Sementara itu, lembaga kursus yang dibuka diberbagai daerah, juga membuka jalan bagi Joko Sutrisno untuk membuka bisnis yang lain, yakni bisnis kuliner dan destinasi wisata. Tidak hanya di Jawa tapi juga di luar Jawa. Dari bisnis yang dia geluti dan tekuni, kini suami dari Sulastri itu dikenal sebagai pelaku bisnis pariwisata, yakni rekreasi dan perhotelan.
Berbagai destinasi wisata yang dia bangun dan tekuni, kini menjadi masyur dan viral serta tujuan wisata favorit para pelancong, terutama kalangan milenial.

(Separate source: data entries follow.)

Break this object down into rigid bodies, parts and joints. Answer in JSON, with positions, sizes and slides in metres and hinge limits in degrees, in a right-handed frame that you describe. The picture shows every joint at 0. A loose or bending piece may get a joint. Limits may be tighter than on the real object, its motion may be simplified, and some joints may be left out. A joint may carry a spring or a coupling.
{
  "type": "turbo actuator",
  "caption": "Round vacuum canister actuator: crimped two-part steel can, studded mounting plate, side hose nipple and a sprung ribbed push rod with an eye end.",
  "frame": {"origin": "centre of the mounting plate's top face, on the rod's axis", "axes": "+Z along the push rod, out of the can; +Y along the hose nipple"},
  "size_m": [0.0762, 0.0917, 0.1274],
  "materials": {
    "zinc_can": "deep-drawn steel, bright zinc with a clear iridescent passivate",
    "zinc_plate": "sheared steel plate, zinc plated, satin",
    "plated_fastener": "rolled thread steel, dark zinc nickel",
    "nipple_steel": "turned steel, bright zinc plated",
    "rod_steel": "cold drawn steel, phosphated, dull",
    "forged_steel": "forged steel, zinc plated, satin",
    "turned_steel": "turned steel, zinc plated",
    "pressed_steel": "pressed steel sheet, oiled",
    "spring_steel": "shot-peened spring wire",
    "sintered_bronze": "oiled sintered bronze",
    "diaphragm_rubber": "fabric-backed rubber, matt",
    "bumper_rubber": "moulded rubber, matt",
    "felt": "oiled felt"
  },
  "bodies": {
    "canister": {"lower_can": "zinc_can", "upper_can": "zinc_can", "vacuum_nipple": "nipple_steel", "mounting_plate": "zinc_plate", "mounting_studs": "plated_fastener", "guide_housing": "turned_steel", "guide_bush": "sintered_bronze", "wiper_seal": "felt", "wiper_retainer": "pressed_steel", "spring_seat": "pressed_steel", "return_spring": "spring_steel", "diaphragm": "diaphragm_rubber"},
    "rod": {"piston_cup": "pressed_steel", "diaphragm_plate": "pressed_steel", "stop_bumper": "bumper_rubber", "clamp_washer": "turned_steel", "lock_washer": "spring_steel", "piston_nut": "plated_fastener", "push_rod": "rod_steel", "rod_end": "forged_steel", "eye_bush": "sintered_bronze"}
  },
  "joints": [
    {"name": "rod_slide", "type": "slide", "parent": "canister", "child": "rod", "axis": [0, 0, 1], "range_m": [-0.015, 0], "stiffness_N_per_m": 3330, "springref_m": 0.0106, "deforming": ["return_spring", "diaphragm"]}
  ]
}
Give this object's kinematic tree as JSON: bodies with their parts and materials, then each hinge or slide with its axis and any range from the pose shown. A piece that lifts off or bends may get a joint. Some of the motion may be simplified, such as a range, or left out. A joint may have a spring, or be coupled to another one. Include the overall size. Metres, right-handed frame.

Sebut saja Bukit Sekipan Tawangmangu, Waduk Cengklik Park Boyolali, Borobudur Land Magelang dan Osanna Beach Pacitan, Jawa Timur
“Pada umumnya yang datang ke tempat wisata kami adalah keluarga dan anak-anak milenial, terutama yang suka poto selfie dan bikin konten di media sosial,” kata Joko Sutrisno yang tingal di Klodran Colomadu dan Jebres Solo.
Di samping kesibukannya berbisnis, Joko Sutrisno juga aktif di sejumlah organisasi, dari tingkat lokal hingga nasional. Sebut saja Hipmi, Kadin, IMA, PHRI, FPLKP, ICSB (ACSB), Gradasi, dan lainnya. Bagi Joko Sutrisno, aktif berorganisasi itu “gawan bayi”, sejak kecil dan mendarah daging.
Sewaktu SMP dan SMA aktif di OSIS, waktu kuliah aktih himpunan mahasiswa jurusan, aktif di Hipmi ketika muda. Dari keaktifan di sejumlah organisasi itulah Joko Sutrsno sering berbagi ilmu pada banyak orang, selain menimba ilmu, terutama kiat sukses berbisnis. Latar belakangnya sebagai pendidik sangat mendukung.
Joko Sutrisno, Ketua ICSB/ACSB Jawa Tengah itu sering dijadikan narasumber di sejumlah seminar, lokakarya, workshop, pelatihan, dan lainnya di berbagai tempat, dari level lokal hingga nasional.
Menurut Joko Sutrisno, kunci sukses dalam mengelola organisasi dan bisnis, pertama adalah managemen partispasif, yang mana semua yang terlibat dlm organisasi berhak dan wajib memberikan ide dan pendapat, bahkan dalam usahanya bila ide itu dipakai diseluruh jajaranya usahanya akan mendapatkan bonus tersendiri.
Kedua, menerapkan pengelolaan keuangan dengan rumus 50,25.10,5,5,5, seperti yang diajarkan Antoni Robin. Yakni, 50% cukup tidak cukup untuk kebutuhan sehari hari, 25% ditabung, 10 % untuk cadangan, 5% kesenangan 5% sedekah 5% untuk belajar.
“Ketiga, aktiflah berorganisasi. Dengan aktif berbagai organisasi maka akan membuka jaringan bisnis, karena kesuksesanya dalam menglola organisasi,” pungkas Joko Sutrisno yang tercatat sebagai Ketua Gradasi Jawa Tengah itu.